The criminal contempt sanction, by contrast, is "punitive, [imposed] to vindicate the authority of the court." Gompers, supra, at 441. Unlike the civil contemnor, who has refused to perform some discrete, affirmative act commanded by the court, Gompers explains, the criminal contemnor has "do[ne] that which he has been commanded not to do." 221 U. S., at 442. The criminal contemnor's disobedience is past, a "completed act," id., at 443, a deed no sanction can undo. See id., at 442. Accordingly, the criminal contempt sanction operates not to coerce a future act from the defendant for the benefit of the complainant, but to uphold the dignity of the law, by punishing the contemnor's disobedience. Id., at 442-443. Because the criminal contempt sanction is determinate and unconditional, the Court said in Gompers, "the defendant is furnished no key, and he cannot shorten the term by promising not to repeat the offense." Id., at 442.

Even as it outlined these civil and criminal contempt prototypes, however, the Court in Gompers acknowledged that the categories, when filled by actual cases, are not altogether neat and tidy. Civil contempt proceedings, although primarily remedial, also "vindicat[e] . . . the court's authority"; and criminal contempt proceedings, although designed "to vindicate the authority of the law," may bestow "some incidental benefit" upon the complainant, because "such punishment tends to prevent a repetition of the disobedience." Id., at 443.

The classifications described in Gompers have come under strong criticism, particularly from scholars. Many have observed, as did the Court in Gompers itself, thatthe categories, "civil" and "criminal" contempt, are unstable in theory and problematic in practice. See ante, at 6, n. 3 (citing scholarly criticism); see also Dudley, Getting Beyond the Civil/Criminal Distinction: A New Approach to the Regulation of Indirect Contempts, 79 Va. L. Rev. 1025, 1025, n. 1 (1993) (citing additional scholarly criticism).

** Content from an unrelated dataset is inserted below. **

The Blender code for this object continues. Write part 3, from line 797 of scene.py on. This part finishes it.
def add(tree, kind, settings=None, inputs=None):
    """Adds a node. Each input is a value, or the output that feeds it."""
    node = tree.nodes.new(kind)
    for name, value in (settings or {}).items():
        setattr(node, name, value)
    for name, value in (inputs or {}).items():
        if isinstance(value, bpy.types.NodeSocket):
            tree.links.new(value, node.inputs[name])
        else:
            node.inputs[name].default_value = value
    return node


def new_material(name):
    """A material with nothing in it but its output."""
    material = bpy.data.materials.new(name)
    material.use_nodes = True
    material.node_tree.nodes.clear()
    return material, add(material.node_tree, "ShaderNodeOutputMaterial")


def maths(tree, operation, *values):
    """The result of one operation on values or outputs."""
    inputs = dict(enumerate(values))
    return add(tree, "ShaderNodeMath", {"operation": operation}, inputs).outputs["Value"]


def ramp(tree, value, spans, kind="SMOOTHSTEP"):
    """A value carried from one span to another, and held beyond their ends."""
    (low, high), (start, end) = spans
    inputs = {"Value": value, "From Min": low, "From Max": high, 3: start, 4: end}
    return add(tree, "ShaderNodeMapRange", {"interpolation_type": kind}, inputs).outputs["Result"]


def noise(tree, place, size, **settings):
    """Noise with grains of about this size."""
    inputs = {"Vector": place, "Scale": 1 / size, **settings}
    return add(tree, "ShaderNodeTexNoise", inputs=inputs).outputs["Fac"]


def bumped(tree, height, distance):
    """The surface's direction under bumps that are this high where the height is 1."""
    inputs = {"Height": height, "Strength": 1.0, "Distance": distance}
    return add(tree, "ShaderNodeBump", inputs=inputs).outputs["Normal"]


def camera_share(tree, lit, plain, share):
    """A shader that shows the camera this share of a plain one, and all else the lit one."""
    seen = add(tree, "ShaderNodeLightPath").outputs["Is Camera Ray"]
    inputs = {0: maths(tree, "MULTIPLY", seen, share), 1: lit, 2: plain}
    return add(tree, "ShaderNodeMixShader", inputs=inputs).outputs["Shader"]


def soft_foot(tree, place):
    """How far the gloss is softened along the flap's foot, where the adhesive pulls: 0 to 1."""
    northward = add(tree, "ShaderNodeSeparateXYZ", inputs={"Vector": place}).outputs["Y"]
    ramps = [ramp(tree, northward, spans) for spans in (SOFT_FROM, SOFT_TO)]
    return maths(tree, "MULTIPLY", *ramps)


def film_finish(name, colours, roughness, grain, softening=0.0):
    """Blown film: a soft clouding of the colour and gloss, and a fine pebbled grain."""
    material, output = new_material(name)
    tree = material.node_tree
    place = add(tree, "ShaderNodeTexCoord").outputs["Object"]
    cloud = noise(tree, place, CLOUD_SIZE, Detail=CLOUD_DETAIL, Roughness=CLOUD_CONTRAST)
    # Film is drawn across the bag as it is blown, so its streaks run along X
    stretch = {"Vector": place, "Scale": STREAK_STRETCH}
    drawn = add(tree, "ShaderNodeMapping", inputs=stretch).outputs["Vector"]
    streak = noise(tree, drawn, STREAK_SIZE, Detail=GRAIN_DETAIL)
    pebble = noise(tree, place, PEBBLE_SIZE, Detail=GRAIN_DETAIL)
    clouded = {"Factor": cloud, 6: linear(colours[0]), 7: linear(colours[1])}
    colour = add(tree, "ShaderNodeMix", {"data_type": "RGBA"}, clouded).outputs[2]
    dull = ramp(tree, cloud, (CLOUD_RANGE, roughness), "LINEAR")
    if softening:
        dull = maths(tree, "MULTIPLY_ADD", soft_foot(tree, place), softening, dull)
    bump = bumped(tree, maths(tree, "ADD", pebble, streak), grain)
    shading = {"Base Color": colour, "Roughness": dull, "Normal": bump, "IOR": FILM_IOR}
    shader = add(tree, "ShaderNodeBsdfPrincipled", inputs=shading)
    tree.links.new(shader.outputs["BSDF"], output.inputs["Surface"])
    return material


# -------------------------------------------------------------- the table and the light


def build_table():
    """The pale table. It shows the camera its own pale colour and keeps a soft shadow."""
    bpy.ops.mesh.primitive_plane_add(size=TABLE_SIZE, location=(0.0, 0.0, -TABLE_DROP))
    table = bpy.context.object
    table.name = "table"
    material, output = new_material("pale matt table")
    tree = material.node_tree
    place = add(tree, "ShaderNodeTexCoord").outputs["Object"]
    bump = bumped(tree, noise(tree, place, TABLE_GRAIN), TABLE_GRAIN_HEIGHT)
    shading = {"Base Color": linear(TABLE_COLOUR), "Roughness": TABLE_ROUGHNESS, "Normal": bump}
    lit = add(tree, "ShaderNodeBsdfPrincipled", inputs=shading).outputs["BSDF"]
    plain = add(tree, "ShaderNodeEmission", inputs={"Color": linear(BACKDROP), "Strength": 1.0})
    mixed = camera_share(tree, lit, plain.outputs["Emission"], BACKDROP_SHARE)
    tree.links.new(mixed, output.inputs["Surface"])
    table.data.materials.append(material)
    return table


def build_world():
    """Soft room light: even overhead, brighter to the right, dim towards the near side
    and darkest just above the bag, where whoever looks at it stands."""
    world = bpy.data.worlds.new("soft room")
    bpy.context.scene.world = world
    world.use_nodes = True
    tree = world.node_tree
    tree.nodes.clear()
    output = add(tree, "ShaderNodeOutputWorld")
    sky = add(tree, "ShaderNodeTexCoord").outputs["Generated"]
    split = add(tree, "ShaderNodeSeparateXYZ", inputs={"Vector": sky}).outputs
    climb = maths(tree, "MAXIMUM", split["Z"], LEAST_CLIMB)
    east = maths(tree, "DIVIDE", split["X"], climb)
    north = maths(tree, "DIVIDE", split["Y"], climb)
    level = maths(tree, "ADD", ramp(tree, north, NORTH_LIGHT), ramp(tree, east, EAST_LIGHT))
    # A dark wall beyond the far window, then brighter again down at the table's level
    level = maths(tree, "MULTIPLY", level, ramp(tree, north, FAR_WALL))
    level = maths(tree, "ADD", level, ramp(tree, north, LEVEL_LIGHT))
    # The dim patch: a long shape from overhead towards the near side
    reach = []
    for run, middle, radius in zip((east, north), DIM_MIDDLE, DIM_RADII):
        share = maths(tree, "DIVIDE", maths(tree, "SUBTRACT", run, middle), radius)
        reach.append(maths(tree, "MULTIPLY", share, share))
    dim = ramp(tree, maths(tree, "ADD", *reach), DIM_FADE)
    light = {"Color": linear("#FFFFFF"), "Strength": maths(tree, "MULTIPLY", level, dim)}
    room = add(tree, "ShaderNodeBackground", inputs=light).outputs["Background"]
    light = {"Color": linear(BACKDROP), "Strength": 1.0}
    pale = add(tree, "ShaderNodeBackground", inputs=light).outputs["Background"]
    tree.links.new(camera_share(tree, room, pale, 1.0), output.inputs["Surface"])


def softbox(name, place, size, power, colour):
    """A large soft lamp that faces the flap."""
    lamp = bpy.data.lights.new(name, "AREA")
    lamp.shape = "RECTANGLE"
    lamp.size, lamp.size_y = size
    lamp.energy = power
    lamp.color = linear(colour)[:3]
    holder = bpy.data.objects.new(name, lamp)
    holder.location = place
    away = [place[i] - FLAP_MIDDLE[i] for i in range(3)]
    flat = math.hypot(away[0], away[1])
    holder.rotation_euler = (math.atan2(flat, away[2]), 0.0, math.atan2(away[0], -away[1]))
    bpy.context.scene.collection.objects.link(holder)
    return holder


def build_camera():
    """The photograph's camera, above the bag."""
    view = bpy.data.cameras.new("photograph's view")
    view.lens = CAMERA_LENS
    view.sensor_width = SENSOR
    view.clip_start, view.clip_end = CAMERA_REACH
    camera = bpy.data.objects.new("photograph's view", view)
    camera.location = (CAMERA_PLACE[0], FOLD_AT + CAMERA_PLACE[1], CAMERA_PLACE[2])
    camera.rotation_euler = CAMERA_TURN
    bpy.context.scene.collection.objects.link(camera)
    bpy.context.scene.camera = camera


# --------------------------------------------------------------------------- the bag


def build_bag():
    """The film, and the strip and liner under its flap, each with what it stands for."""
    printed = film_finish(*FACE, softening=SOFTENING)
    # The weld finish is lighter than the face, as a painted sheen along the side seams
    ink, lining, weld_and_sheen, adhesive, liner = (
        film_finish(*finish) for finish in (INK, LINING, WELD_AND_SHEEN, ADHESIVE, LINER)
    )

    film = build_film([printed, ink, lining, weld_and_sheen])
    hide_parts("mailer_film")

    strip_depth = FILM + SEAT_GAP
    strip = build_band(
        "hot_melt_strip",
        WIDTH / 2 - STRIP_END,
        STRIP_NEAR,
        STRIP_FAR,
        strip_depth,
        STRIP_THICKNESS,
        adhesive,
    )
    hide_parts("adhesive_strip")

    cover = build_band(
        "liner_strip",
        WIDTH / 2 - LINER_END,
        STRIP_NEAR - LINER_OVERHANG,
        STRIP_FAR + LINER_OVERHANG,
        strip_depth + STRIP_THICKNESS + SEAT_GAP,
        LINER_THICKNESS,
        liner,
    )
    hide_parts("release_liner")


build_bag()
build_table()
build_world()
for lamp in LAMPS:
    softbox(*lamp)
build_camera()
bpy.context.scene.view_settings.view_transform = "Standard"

Our cases, however, have consistently resorted to the distinction between criminal and civil contempt to determine whether certain constitutional protections, required in criminal prosecutions, apply in contempt proceedings. See, e.g., United States v. Dixon, 509 U. S. ___, ___ (1993) (slip op., at 6) ("We have held that [certain] constitutional protections for criminal defendants . . . apply in nonsummary criminal contempt prosecutions just as they do in other criminal prosecutions.") (citing cases). And the Court has repeatedly relied upon Gompers' delineation of the distinction between criminal and civil contempt. See, e.g., Hicks v. Feiock, 485 U.S. 624, 631-633, 635-636 (1988). The parties, accordingly, have presented their arguments within the Gompers framework.

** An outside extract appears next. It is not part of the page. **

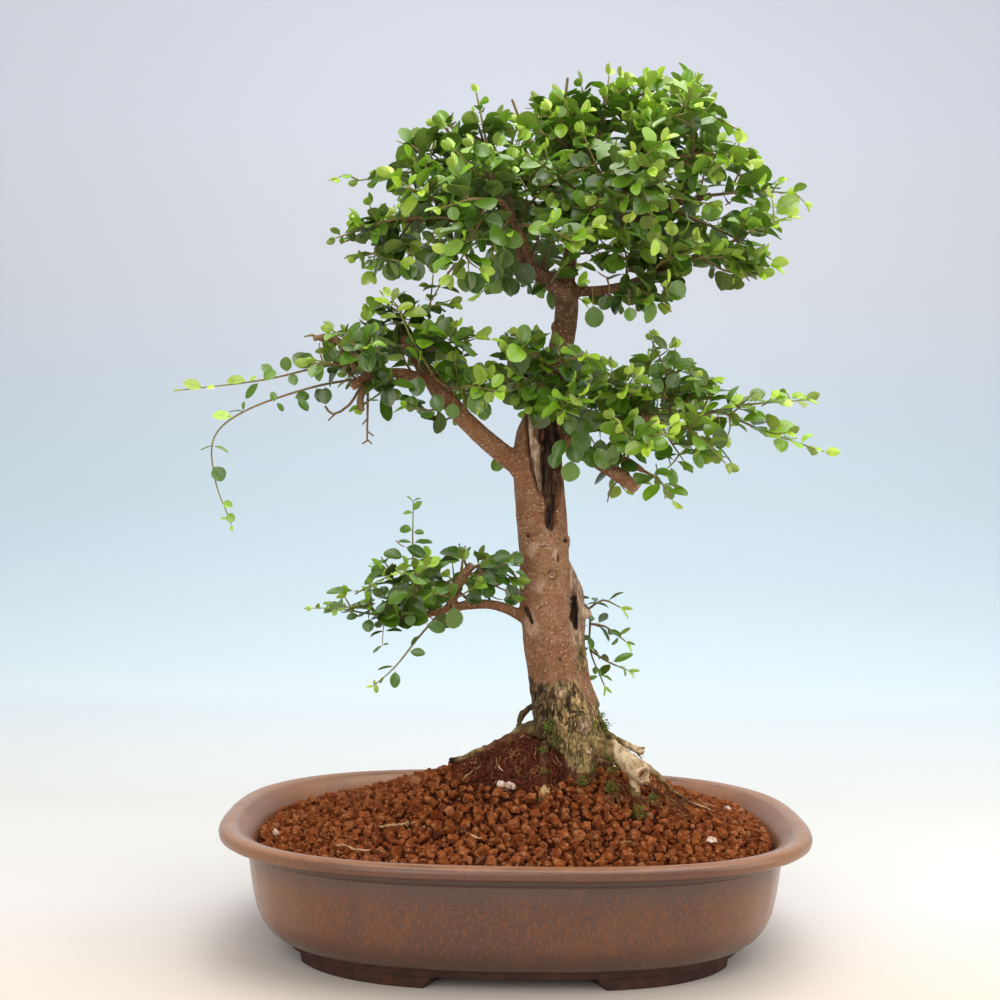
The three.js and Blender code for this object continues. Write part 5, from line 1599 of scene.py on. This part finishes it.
# inner shoots, which leave the branches all along them and fill the pads. Three limbs bear none,
# and a few others are bare for more than the usual share of their length.
inner_step, bare_share = 10.5, 0.22
bare_limbs, bare_shares = (0, 1, 5), {2: 0.5, 7: 0.3, 8: 0.3}
for number, (start, end, route) in enumerate(limbs):
    if number in bare_limbs:
        continue
    limb_tip = Vector(route[-1])
    name = min(sprays, key=lambda n: (Vector(sprays[n][0][0]) - limb_tip).length)
    growth = growths[name]
    chance = growth.chance
    stops = smooth_route(route)
    length = sum((b - a).length for a, b in zip(stops, stops[1:]))
    ages = (0.25, 0.75) if name.startswith("mid_right") else (0.05, 0.6)
    far = length * bare_shares.get(number, bare_share)
    while far < length:
        place, axis = along_route(stops, far)
        turn = chance.uniform(0, 2 * math.pi)
        level = axis.orthogonal().normalized()
        out = level * math.cos(turn) + axis.cross(level) * math.sin(turn)
        away = place - middles[name]
        out = (out + away.normalized() * 0.35 + Vector((0, 0, 0.3)) + axis * 0.3).normalized()
        reach = chance.uniform(22, 40)
        bow = Vector((chance.uniform(-5, 5), chance.uniform(-5, 5), chance.uniform(-2, 7)))
        root = place + out * (start + (end - start) * far / length - 0.6)
        grow_shoot(growth, [root, root + out * reach * 0.5, root + out * reach + bow], (0.9, 0.45),
                   ages, middles[name], 0.3, 0.95)
        far += inner_step * chance.uniform(0.7, 1.3)

# what follows is set one by one, so it isn't clipped to a pad
for growth in growths.values():
    growth.outline = None

# single twigs that stand out of the pads, by the shoot they belong to: the route, the radius at foot
# and tip, and the end. A twig without a mark there was pruned bare; "green" is a bare young tip, "tip
# leaf" has a single leaf, "small" has small new pairs, and a number is the age of its pairs of leaves.
single_twigs = {
    "crown_top": [
        ([(44, 16, 500), (31, 12, 505), (25, 10, 520), (28, 8, 556)], (1.4, 0.9), None),
        ([(40, 14, 478), (18, 4, 490), (6, 0, 504), (-8, -4, 538)], (1.3, 0.8), None),
    ],
    "crown_left_top": [
        ([(-26, 2, 505), (-38, -4, 504), (-43, -6, 509), (-50, -8, 518)], (1.1, 0.7), "tip leaf"),
        ([(-22, -4, 498), (-25, -6, 514), (-31, -8, 541)], (1.0, 0.6), 0.85),
    ],
    "crown_top_right": [([(70, 20, 538), (74, 12, 545), (80, 10, 549)], (1.0, 0.7), "tip leaf")],
    "crown_right_top": [([(92, 6, 532), (97, 4, 546), (113, 0, 556)], (1.2, 0.7), None)],
    "crown_left": [
        ([(-50, -20, 490), (-60, -26, 494), (-71, -28, 502)], (1.1, 0.7), "tip leaf"),
        ([(-104, -20, 481), (-112, -22, 484), (-116, -24, 482)], (0.7, 0.4), 0.95),
    ],
    "crown_front_mid": [
        ([(-4, -40, 452), (-10, -58, 464), (-25, -62, 486)], (1.1, 0.7), None),
        ([(2, -44, 460), (14, -62, 470), (40, -68, 481), (67, -64, 486)], (1.0, 0.5), 0.72),
    ],
    "crown_front": [([(30, -34, 456), (42, -46, 463), (78, -48, 468), (115, -44, 464)], (1.0, 0.5), 0.68)],
    "crown_left_low": [
        ([(-10, -26, 452), (-50, -42, 454), (-86, -46, 450), (-115, -44, 440)], (1.2, 0.5), 0.45),
    ],
    "crown_right": [([(168, 12, 484), (178, 14, 484), (185, 16, 479)], (0.7, 0.4), 0.95)],
    "crown_front_left": [([(-42, -30, 428), (-50, -32, 416), (-58, -32, 402)], (0.8, 0.4), 0.4)],
    "mid_left_end": [
        ([(-96, -36, 362), (-95, -38, 348), (-95, -38, 316)], (1.1, 0.6), None),
        ([(-95, -38, 330), (-98, -38, 326)], (0.6, 0.5), None),
        ([(-95, -38, 322), (-91, -38, 319)], (0.6, 0.5), None),
        ([(-95, -38, 316), (-98, -38, 314)], (0.6, 0.5), None),
        ([(-95, -38, 317), (-92, -38, 314)], (0.6, 0.5), None),
        ([(-102, -44, 360), (-107, -56, 370), (-115, -60, 378), (-126, -60, 376)], (2.6, 1.6), None),
        ([(-116, -60, 378), (-119, -60, 383)], (1.3, 1.0), None),
        ([(-108, -58, 371), (-104, -60, 381), (-99, -60, 385)], (1.0, 0.6), None),
        ([(-107, -56, 370), (-100, -60, 366), (-94, -60, 362)], (1.6, 1.2), None),
    ],
    "mid_left_hook": [
        ([(-98, -38, 352), (-106, -40, 338), (-116, -40, 332), (-121, -40, 337)], (1.1, 0.7), None),
        ([(-115, -40, 332), (-119, -40, 328)], (0.7, 0.5), None),
        ([(-97, -38, 350), (-99, -44, 341), (-98, -46, 334)], (2.3, 2.2), None),
    ],
    "mid_left_front": [([(-36, -18, 334), (-46, -24, 331), (-53, -24, 322)], (0.9, 0.5), None)],
    "mid_right_upright": [([(92, 2, 346), (93, -10, 361), (83, -14, 383)], (0.9, 0.5), 0.5)],
    "mid_right_hanging": [([(66, -12, 298), (58, -14, 288), (56, -14, 280)], (0.8, 0.4), None)],
    "mid_left_top": [
        ([(-60, -24, 366), (-58, -28, 396), (-56, -28, 421)], (0.9, 0.45), 0.85),
        ([(-55, -34, 358), (-67, -42, 377), (-75, -42, 394), (-81, -42, 404)], (0.8, 0.4), "green"),
    ],
    "low_drooping": [([(-82, -38, 214), (-83, -42, 202), (-83.5, -42, 190)], (0.45, 0.25), None)],
    "low_tip": [
        ([(-88, -47, 216), (-108, -50, 213.5), (-126, -50, 213)], (0.6, 0.3), "small"),
        ([(-100, -50, 222), (-86, -52, 230), (-70, -52, 238)], (0.6, 0.3), "small"),
    ],
}
for name, twigs in single_twigs.items():
    growth = growths[name]
    for stops, radius, ending in twigs:
        if ending == "small":
            grow_shoot(growth, stops, radius, (0.7, 1), middles[name], 0, 0.4, 3, 5.5)
        elif ending in (None, "green", "tip leaf"):
            route = smooth_route(stops)
            growth.stem(route, *radius, (0.5, 0.95) if ending == "green" else (0.12, 0.3), 6)
            if ending == "tip leaf":
                onward = route[-1] - route[-3] + Vector((3, 0, 2))
                growth.blade(route[-1], onward, Vector((0.1, -0.8, 0.6)), 12.5, 0.8, 0.5, 0.3, 0.2)
        else:
            ages = (max(ending - 0.5, 0.1), ending)
            grow_shoot(growth, stops, radius, ages, middles[name], 0, 0.72, 8, 9.5)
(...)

Two considerations persuade me that the contempt proceedings in this case should be classified as "criminal" rather than "civil." First, were we to accept the logic of Bagwell's argument that the fines here were civil, because "conditional" and "coercive," no fine would elude that categorization. The fines in this case were "conditional," Bagwell says, because they would not have been imposed if the unions had complied with the injunction. The fines would have been "conditional" in this sense, however, even if the court had not supplemented the injunction with its fines schedule; indeed, any fine is "conditional" upon compliance or noncompliance before its imposition. Cf. ante, at 15 (the unions' ability to avoid imposition of the fines was "indistinguishable from the ability of any ordinary citizen toavoid a criminal sanction by conforming his behavior to the law"). Furthermore, while the fines were "coercive," in the sense that one of their purposes was to encourage union compliance with the injunction, criminal contempt sanctions may also "coerce" in this same sense, for they, too, "ten[d] to prevent a repetition of the disobedience." Gompers, 221 U. S., at 443. Bagwell's thesis that the fines were civil, because "conditional" and "coercive," would so broaden the compass of those terms that their line drawing function would be lost. [n.*]

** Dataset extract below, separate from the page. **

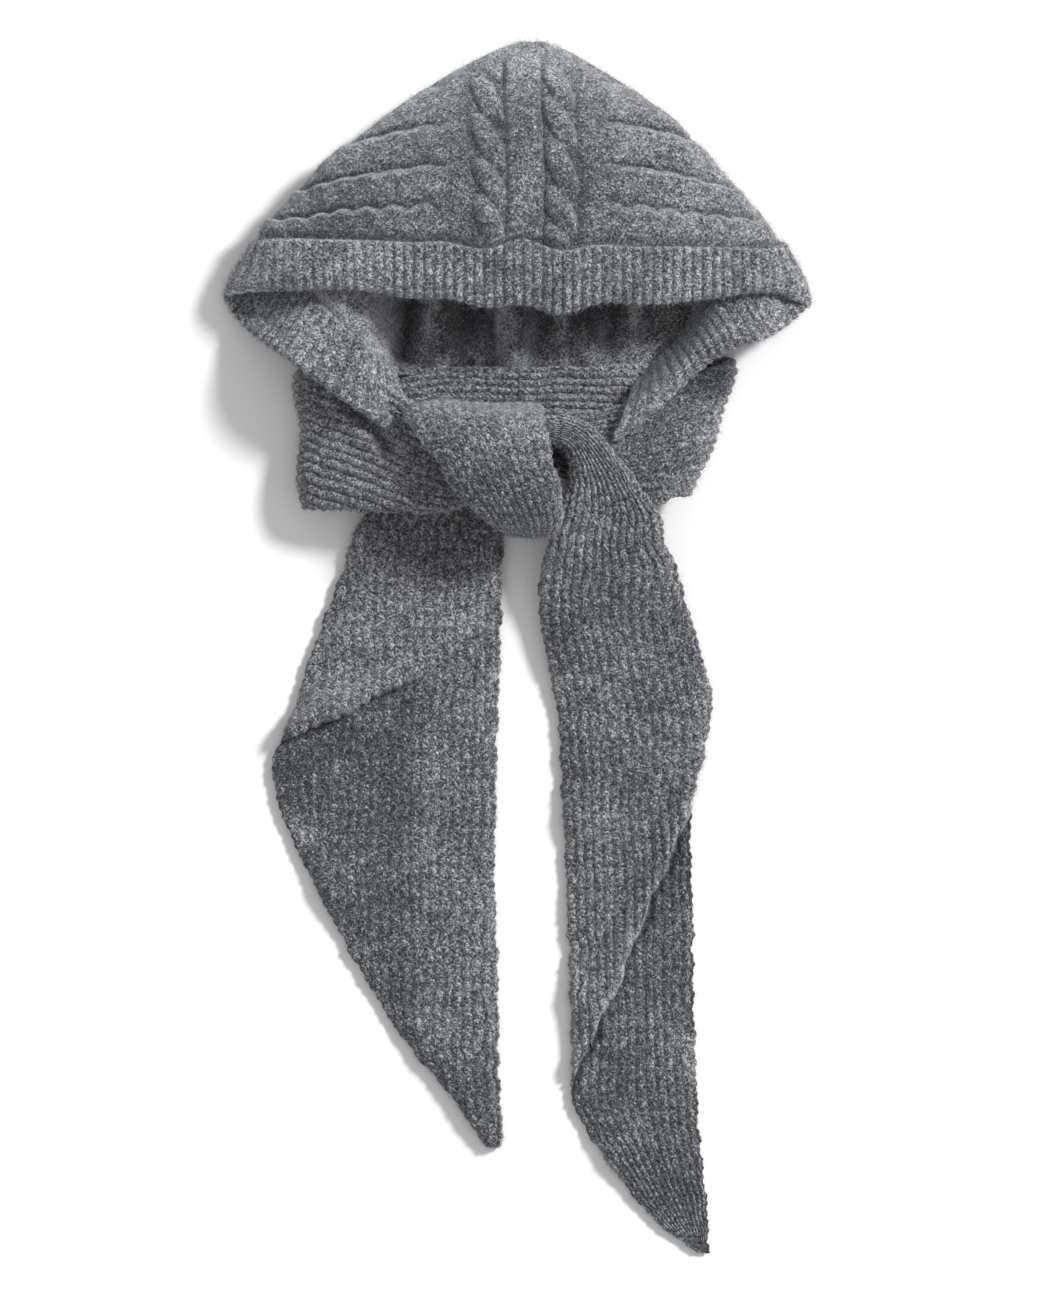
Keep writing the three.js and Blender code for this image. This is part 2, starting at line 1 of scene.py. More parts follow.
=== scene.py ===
# A knitted hood with a scarf tied once in front, laid out flat. Sizes are in metres.
import json
import math
import bpy
import numpy as np
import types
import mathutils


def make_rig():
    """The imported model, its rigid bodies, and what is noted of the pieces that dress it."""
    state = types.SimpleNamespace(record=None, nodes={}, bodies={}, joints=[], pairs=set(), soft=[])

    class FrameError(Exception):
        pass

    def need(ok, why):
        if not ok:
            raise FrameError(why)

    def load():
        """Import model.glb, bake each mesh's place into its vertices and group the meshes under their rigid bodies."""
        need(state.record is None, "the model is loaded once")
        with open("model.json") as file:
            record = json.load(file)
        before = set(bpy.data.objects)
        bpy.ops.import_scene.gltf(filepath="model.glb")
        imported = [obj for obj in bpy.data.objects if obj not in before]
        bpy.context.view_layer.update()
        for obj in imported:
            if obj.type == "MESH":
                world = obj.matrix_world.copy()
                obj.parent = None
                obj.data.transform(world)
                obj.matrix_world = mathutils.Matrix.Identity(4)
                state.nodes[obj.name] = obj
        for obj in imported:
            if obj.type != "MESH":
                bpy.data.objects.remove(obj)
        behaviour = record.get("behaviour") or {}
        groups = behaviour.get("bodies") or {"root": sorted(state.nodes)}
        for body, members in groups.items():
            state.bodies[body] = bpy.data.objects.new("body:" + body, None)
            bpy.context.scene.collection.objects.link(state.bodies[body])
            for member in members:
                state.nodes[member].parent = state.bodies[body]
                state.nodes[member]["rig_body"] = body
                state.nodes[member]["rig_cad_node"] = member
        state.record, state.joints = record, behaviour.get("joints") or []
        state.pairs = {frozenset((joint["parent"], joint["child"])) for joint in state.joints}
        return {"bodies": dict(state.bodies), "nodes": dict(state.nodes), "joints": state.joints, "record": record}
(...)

Second, the Virginia courts' refusal to vacate the fines, despite the parties' settlement and joint motion, see ante, at 3-4, is characteristic of criminal, not civil proceedings. In explaining why the fines outlived the underlying civil dispute, the Supreme Court of Virginia stated: "Courts of the Commonwealth must have the authority to enforce their orders by employing coercive, civil sanctions if the dignity of the law and public respect for the judiciary are to be maintained." 244 Va. 463, 478, 423 S. E. 2d 349, 358 (1992). The Virginia court's references to upholding public authority and maintaining "the dignity of the law" reflect the very purposes Gompers ranked on the criminal contempt side. See supra, at 2. Moreover, with the private complainant gone from the scene, and an official appointed by the Commonwealth to collect the fines for the Commonwealth's coffers, it is implausible to invoke the justification of benefiting the civil complainant. The Commonwealth here pursues the fines on its own account, not as the agent of a private party, and without tying the exactions exclusively to a claim for compensation. Cf. Hicks, 485 U. S., at 632 ("[A] fine . . . [is] punitive when it is paid to the court," but "remedial" or "civil" "when the defendant can avoid paying the fine simply by performing the affirmative act required by the court's order."). If, as the trial court declared, the proceedings were indeed civil from the outset, then the court should have granted the parties' motions to vacate the fines.

* * *

Concluding that the fines at issue "are more closely analogous to . . . criminal fines" than to civil fines, ante, at 16, I join the Court's judgment and all but Part II-B of its opinion.


Notes

* Bagwell further likens the prospective fines schedule to the civil contempt fine imposed in United States v. Mine Workers, 330 U.S. 258 (1947). In that case, however, the contemnor union was given an opportunity, after the fine was imposed, to avoid the fine by "effect[ing] full compliance" with the injunction. As the Court explains, see ante, at 8-9, n. 4, for purposes of allowing the union to avoid the fine, "full compliance" with the broad no strike injunction, see 330 U. S., at 266, n. 12, was reduced to the performance of three affirmative acts. This opportunity to purge, consistent with the civil contempt scenario described in Gompers, see supra, at 1-2, was unavailable to the unions in this case.